Sous les cerisiers en fleurs battus par une pluie fine, “Elizabeth”, un phallus en plastique rose de presque deux mètres ceinturé par des banderoles de papier sacré, trône au milieu de la foule surexcitée. La veille, pendant le traditionnel pot de saké, un débat passionné a animé les organisateurs pour savoir où serait placée “Elizabeth” dans le cortège. Véritable star du matsuri, “Elizabeth” était traditionnellement arrimée à un mikoshi, un palanquin porté par une troupe bigarrée de travestis, homosexuels ou excentriques coiffés de perruques blondes et vêtus de tabliers roses.

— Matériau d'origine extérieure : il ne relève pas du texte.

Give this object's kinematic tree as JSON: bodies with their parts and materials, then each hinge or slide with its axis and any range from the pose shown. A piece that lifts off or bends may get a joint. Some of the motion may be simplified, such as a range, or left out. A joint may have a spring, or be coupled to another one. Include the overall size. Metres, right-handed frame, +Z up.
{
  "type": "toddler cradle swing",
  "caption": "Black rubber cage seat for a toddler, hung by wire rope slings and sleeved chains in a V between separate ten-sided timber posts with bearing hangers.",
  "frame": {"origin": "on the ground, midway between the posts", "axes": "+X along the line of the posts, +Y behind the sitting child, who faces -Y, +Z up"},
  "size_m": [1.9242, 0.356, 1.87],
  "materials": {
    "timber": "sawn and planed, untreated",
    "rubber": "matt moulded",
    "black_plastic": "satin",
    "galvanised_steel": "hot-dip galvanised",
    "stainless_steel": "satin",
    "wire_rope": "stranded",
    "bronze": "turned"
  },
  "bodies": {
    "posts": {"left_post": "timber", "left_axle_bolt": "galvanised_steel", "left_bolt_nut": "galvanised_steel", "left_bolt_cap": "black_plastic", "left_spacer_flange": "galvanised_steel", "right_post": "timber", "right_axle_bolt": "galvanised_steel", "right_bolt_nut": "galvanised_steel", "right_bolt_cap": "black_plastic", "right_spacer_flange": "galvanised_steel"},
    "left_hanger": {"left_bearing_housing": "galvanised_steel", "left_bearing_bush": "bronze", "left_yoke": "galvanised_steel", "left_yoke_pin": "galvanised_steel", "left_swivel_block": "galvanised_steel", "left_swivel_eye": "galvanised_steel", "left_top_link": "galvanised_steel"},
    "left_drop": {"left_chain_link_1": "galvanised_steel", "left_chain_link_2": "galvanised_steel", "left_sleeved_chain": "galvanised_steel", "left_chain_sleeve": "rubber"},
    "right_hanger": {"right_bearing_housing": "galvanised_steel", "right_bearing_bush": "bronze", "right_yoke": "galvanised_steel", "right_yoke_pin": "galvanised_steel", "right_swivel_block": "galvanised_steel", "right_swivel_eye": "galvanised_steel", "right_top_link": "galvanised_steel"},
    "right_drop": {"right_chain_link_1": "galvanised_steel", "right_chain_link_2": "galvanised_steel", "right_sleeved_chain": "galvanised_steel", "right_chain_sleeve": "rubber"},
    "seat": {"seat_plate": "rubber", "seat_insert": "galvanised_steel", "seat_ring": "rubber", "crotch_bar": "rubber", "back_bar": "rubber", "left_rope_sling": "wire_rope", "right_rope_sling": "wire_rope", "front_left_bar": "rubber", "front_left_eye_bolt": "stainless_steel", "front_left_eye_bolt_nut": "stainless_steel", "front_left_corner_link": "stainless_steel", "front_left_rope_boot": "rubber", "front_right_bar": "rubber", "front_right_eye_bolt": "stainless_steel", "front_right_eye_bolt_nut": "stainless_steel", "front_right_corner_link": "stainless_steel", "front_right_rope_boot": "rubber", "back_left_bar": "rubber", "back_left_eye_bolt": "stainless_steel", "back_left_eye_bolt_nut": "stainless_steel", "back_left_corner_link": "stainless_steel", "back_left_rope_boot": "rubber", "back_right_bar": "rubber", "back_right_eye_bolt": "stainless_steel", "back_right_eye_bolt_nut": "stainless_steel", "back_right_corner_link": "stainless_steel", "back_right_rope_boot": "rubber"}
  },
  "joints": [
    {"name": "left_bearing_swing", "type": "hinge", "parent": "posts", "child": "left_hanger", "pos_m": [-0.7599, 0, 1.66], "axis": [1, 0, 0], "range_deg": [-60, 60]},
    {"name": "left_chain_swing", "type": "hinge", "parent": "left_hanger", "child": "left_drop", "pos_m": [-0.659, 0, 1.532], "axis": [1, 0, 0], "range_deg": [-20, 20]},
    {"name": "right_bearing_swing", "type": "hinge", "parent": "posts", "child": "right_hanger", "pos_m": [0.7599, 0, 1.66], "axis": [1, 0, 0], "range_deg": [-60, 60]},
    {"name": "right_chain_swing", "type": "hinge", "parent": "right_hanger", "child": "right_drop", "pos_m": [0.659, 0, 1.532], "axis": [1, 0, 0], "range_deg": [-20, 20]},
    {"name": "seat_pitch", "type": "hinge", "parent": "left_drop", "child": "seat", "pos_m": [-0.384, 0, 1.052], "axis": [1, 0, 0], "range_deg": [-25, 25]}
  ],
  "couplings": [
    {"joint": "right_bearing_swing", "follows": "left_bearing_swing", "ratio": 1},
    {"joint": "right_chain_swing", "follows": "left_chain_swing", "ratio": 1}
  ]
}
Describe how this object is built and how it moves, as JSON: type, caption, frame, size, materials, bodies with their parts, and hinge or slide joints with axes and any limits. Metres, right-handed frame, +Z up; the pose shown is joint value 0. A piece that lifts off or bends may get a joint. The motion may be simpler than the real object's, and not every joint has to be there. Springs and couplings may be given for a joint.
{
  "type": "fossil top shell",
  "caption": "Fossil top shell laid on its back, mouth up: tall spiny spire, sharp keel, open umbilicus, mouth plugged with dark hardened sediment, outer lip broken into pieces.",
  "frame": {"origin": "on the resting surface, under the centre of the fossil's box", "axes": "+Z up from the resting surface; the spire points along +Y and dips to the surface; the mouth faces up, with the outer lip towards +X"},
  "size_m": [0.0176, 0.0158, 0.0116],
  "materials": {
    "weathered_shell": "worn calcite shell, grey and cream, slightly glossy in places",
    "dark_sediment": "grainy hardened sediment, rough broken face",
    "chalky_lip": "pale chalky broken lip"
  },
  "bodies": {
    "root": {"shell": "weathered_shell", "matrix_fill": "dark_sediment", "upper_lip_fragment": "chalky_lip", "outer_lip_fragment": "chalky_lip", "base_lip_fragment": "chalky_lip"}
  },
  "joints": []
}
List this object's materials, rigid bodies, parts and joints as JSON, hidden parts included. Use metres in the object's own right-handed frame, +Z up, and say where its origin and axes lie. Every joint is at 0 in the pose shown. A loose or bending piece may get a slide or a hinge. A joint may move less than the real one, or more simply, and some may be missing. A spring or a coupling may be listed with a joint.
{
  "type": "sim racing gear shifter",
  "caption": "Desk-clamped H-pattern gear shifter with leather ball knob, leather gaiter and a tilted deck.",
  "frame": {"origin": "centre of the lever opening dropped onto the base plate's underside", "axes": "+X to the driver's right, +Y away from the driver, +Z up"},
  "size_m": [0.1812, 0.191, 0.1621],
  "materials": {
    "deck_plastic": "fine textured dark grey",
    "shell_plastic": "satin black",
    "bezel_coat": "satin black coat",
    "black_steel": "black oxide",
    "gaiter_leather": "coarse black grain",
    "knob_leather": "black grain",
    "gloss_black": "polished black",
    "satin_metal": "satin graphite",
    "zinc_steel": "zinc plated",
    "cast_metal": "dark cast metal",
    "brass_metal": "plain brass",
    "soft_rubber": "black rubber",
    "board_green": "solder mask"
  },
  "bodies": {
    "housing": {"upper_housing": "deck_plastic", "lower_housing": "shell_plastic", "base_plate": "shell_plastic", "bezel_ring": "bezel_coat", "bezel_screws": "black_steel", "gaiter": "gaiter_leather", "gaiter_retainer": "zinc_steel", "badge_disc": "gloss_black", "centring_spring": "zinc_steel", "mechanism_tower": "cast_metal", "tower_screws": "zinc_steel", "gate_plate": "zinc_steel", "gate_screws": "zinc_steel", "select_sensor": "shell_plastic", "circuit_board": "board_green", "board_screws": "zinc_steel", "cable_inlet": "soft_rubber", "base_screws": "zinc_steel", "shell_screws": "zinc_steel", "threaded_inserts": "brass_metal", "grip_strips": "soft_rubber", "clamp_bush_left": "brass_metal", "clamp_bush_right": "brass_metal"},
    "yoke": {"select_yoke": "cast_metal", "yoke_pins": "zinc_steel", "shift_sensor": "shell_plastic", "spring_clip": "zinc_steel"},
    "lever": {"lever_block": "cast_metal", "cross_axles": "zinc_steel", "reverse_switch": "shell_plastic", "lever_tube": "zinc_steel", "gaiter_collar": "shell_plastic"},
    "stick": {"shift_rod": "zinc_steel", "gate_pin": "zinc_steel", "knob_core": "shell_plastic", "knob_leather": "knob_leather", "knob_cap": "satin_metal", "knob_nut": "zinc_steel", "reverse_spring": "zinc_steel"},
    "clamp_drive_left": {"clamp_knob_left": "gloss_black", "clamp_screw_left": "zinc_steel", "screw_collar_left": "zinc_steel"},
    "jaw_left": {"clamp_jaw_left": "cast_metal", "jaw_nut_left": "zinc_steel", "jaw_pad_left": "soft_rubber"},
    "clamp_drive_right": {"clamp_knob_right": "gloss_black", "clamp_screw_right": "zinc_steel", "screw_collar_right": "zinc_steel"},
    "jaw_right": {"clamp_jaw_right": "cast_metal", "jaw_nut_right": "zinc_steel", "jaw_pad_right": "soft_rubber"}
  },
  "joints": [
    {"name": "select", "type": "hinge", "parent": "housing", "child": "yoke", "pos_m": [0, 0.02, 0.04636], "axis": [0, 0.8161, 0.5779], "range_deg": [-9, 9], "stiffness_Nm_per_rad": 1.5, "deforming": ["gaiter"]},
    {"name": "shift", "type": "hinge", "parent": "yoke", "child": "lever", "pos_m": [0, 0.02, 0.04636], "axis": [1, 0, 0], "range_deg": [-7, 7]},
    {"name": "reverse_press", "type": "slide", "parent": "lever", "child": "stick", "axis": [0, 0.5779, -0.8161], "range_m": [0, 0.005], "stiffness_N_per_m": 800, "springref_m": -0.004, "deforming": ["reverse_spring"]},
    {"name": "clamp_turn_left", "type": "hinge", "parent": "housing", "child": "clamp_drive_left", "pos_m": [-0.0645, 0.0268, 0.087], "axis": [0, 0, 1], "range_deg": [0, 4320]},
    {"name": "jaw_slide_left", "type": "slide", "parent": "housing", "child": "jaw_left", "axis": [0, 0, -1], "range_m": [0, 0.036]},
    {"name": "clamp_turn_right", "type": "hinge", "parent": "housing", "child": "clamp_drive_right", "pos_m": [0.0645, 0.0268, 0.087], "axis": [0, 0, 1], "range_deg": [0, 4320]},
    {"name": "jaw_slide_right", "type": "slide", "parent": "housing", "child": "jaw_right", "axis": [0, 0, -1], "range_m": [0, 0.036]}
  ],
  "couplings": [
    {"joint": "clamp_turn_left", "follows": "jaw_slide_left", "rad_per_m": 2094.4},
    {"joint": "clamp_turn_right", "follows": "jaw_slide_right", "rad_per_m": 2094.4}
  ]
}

Cette année, le salaryman quinquagénaire qui organisait chaque année cette procession avec ses amis a été reconnu sur les réseaux sociaux par ses supérieurs et a préféré ne pas participer, ce qui a engendré le désistement de tous les autres.
Dans le bureau du sanctuaire qui sert de boutique pendant le matsuri, Nakamura Kimiko est occupée à sortir ex-votos et autres porte-bonheur des cartons. “De nos jours, avec Internet, il est très difficile de garder sa vie privée à l’abri des regards”, dit-elle d’une voix douce Doyenne du sanctuaire, elle conduit d’une main de fer les affaires et collecte des fonds pour la lutte contre le sida. “C’est mon défunt époux qui a eu l’idée de faire un matsuri où tout le monde peut participer”, sourit-elle. “D’une centaine de personnes, nous sommes passés à des milliers. Mais cette fête doit rester une démonstration spirituelle. C’est pour cela que nous avons interdit cette année les “performances” sur les phallus que nous avons jugées sans rapport avec le matsuri. Mais nous invitons tous les étrangers à porter le mikoshi. C’est une expérience unique”, ajoute-t-elle.
Vieille de plusieurs siècles, la tradition du portage du mikoshi consiste à transférer une divinité sur un palanquin et à le promener pour apporter sa bénédiction sur tout le quartier. Les porteurs sont dès lors directement connectés aux dieux, qui sont dans le cas du Kanamara, représentés par trois phallus, en bois, en fer et en plastique. “Si vous voulez porter le mikoshi, il faut emprunter un happi !” explique Ishiwata Kazushi en montrant sa veste de kimono court avec l’insigne du quartier. Cheveux permanentés et verres fumés, ce chef d’une organisation religieuse très présente à Kawasaki organise chaque année le portage du mikoshi de Kanamara.